Actually, The United States had little to nothing to do with propping them up
after the First World War[1] and the Middle East became temporary colonies of
the British and French. The actual agreements behind that started not long
after the outbreak of the war and was a joint British/French/Russian
operation. They came up with the decisions about how to carve up the former
Ottoman Empire (much of that was done prior to the US entering the war). Syria
itself became a French Colony.

The US was a minor player (comparatively speaking) in influencing the outlook
of post war Eastern/Western Europe and the Middle East.

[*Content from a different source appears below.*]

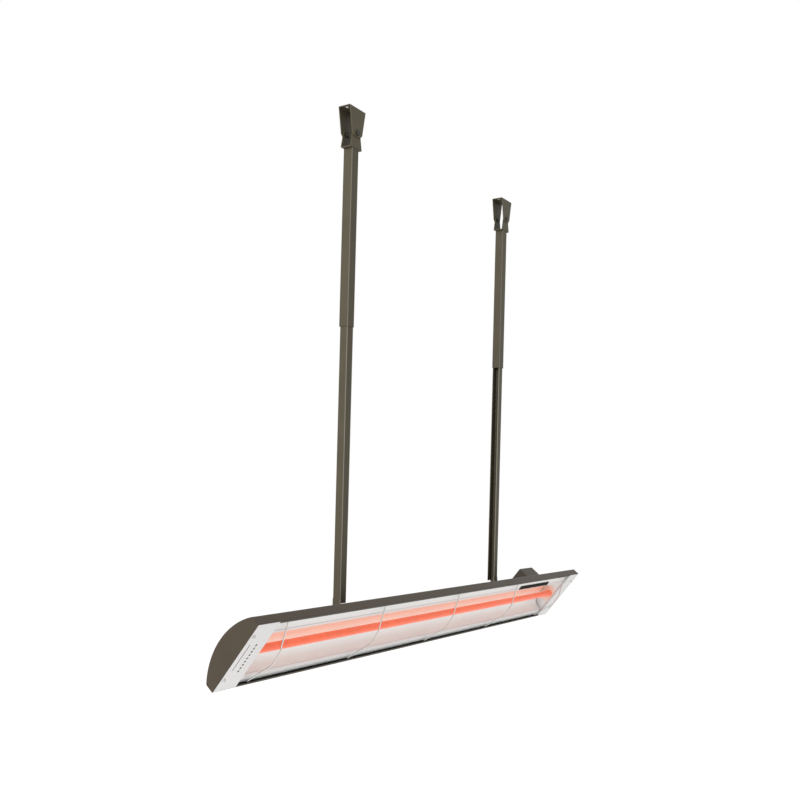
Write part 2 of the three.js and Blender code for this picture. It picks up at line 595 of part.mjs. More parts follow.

It would have probably
been to the long term advantage of the victorious European Powers to actually
listen to the initial suggestions of President Wilson[2] and The United States
about terms for peace with Germany. If they had, we would have most likely
prevented a Second World War, as Wilson recommended against harsh punishment
and restitution towards Germany.

If interested in knowing more, I'd recommend reading the writings of T.E.
Lawrence and/or watching Lawrence of Arabia. There's a number of other good
sources as well, but those are a starting point.

[1]
[http://en.wikipedia.org/wiki/Partitioning_of_the_Ottoman_Emp...](http://en.wikipedia.org/wiki/Partitioning_of_the_Ottoman_Empire)

[2]
[http://en.wikipedia.org/wiki/Woodrow_wilson#Treaty_fight.2C_...](http://en.wikipedia.org/wiki/Woodrow_wilson#Treaty_fight.2C_1919)

[3]
[http://en.wikipedia.org/wiki/Fourteen_Points](http://en.wikipedia.org/wiki/Fourteen_Points)

------
ufmace
Sounds like the rebel groups most in line with Western values just got pushed
out of one of their bases by more Islamist rebels, who might have grabbed some
of their weapons. Essentially, since the groups we support the most lost a
minor battle, we'll give them less weapons and equipment, thus decreasing
their influence even more, and making it even less likely that the end result
of this war will be a government that has any interest in democracy.

God knows we have plenty of reasons for being weary of supporting causes in
the middle east, but the more we step away, the more the fight will be between
Russian, Chinese, and Iranian backed dictators and Saudi, Al-Quada, and other
Sunni extremist backed Islamic fundamentalists.